_Given task_
Search the material for the word "axis" and report each line where it turns up.

_Available data_
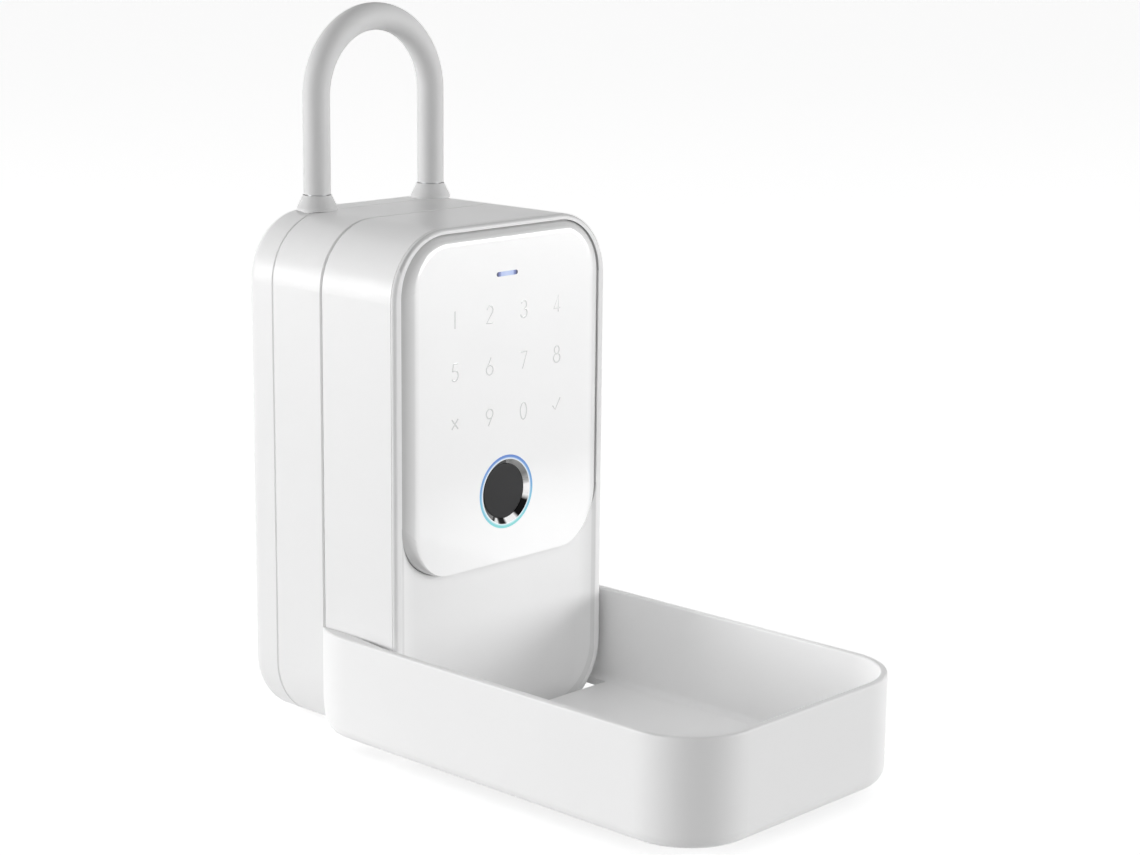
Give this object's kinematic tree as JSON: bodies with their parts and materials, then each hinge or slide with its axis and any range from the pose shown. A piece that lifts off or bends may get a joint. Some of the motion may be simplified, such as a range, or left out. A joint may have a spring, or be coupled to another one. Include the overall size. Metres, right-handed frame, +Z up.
{
  "type": "smart key lock box",
  "caption": "Key lock box with a lifting shackle, a hinged door with touch keypad and fingerprint reader, and a weather cover that flips down.",
  "frame": {"origin": "centre of the flat back face, which lies against the wall", "axes": "+X to the right as seen from the keypad side, +Y out of the back face, +Z up"},
  "size_m": [0.077, 0.1462, 0.1731],
  "materials": {
    "white_housing": "satin white",
    "white_cover": "satin white",
    "white_glass": "high gloss white",
    "grey_sleeve": "matt light grey",
    "grey_collar": "matt grey",
    "blue_light": "lit diffuser",
    "bright_metal": "bright plated",
    "dark_sensor": "smooth black",
    "hard_steel": "plain steel",
    "screw_steel": "zinc plated",
    "cast_zinc": "die cast",
    "seal_rubber": "matt dark",
    "inner_plastic": "fine texture",
    "dark_plastic": "moulded black",
    "cell_jacket": "printed steel can",
    "contact_metal": "nickel plated",
    "board_green": "solder mask",
    "chip_black": "moulded package",
    "motor_metal": "drawn can",
    "brass_gear": "cut brass"
  },
  "bodies": {
    "case": {"rear_cover": "white_housing", "mid_housing": "white_housing", "case_screws": "screw_steel", "door_seal": "seal_rubber", "bay_plate": "inner_plastic", "bay_plate_screws": "screw_steel", "latch_keeper": "hard_steel", "shackle_block": "cast_zinc", "block_screws": "screw_steel", "shackle_collars": "grey_collar", "key_hook": "bright_metal", "hook_screws": "screw_steel", "hinge_pin": "hard_steel"},
    "door": {"front_housing": "white_housing", "touch_panel": "white_glass", "status_light": "blue_light", "light_ring": "blue_light", "sensor_bezel": "bright_metal", "fingerprint_sensor": "dark_sensor", "control_board": "board_green", "board_chips": "chip_black", "inner_plate": "inner_plastic", "inner_plate_screws": "screw_steel", "battery_holder": "dark_plastic", "batteries": "cell_jacket", "battery_contacts": "contact_metal", "battery_lid": "inner_plastic", "battery_lid_screw": "screw_steel", "latch_chassis": "dark_plastic", "latch_motor": "motor_metal", "cover_pivot_pins": "hard_steel", "power_socket": "bright_metal"},
    "pinion": {"latch_pinion": "brass_gear"},
    "bolt": {"latch_bolt": "hard_steel"},
    "cover": {"flip_cover": "white_cover"},
    "shackle": {"shackle_core": "hard_steel", "shackle_sleeve": "grey_sleeve", "shackle_clip": "hard_steel"},
    "shackle_latch": {"lock_bar": "hard_steel", "release_tab": "dark_plastic"}
  },
  "joints": [
    {"name": "door_hinge", "type": "hinge", "parent": "case", "child": "door", "pos_m": [0.0364, -0.027, 0.0087], "axis": [0, 0, 1], "range_deg": [0, 100]},
    {"name": "cover_hinge", "type": "hinge", "parent": "door", "child": "cover", "pos_m": [0, -0.03825, -0.04205], "axis": [-1, 0, 0], "range_deg": [0, 90]},
    {"name": "bolt_slide", "type": "slide", "parent": "door", "child": "bolt", "axis": [-1, 0, 0], "range_m": [0, 0.005]},
    {"name": "pinion_spin", "type": "hinge", "parent": "door", "child": "pinion", "pos_m": [-0.008, -0.0398, 0.0302], "axis": [0, 0, 1], "range_deg": [0, 60]},
    {"name": "shackle_slide", "type": "slide", "parent": "case", "child": "shackle", "axis": [0, 0, 1], "range_m": [0, 0.021]},
    {"name": "lock_bar_slide", "type": "slide", "parent": "case", "child": "shackle_latch", "axis": [1, 0, 0], "range_m": [0, 0.0019]}
  ],
  "couplings": [
    {"joint": "pinion_spin", "follows": "bolt_slide", "rad_per_m": 208.33}
  ]
}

_Answer in full_
Give this object's kinematic tree as JSON: bodies with their parts and materials, then each hinge or slide with its axis and any range from the pose shown. A piece that lifts off or bends may get a joint. Some of the motion may be simplified, such as a range, or left out. A joint may have a spring, or be coupled to another one. Include the overall size. Metres, right-handed frame, +Z up.
    {"name": "door_hinge", "type": "hinge", "parent": "case", "child": "door", "pos_m": [0.0364, -0.027, 0.0087], "axis": [0, 0, 1], "range_deg": [0, 100]},
    {"name": "cover_hinge", "type": "hinge", "parent": "door", "child": "cover", "pos_m": [0, -0.03825, -0.04205], "axis": [-1, 0, 0], "range_deg": [0, 90]},
    {"name": "bolt_slide", "type": "slide", "parent": "door", "child": "bolt", "axis": [-1, 0, 0], "range_m": [0, 0.005]},
    {"name": "pinion_spin", "type": "hinge", "parent": "door", "child": "pinion", "pos_m": [-0.008, -0.0398, 0.0302], "axis": [0, 0, 1], "range_deg": [0, 60]},
    {"name": "shackle_slide", "type": "slide", "parent": "case", "child": "shackle", "axis": [0, 0, 1], "range_m": [0, 0.021]},
    {"name": "lock_bar_slide", "type": "slide", "parent": "case", "child": "shackle_latch", "axis": [1, 0, 0], "range_m": [0, 0.0019]}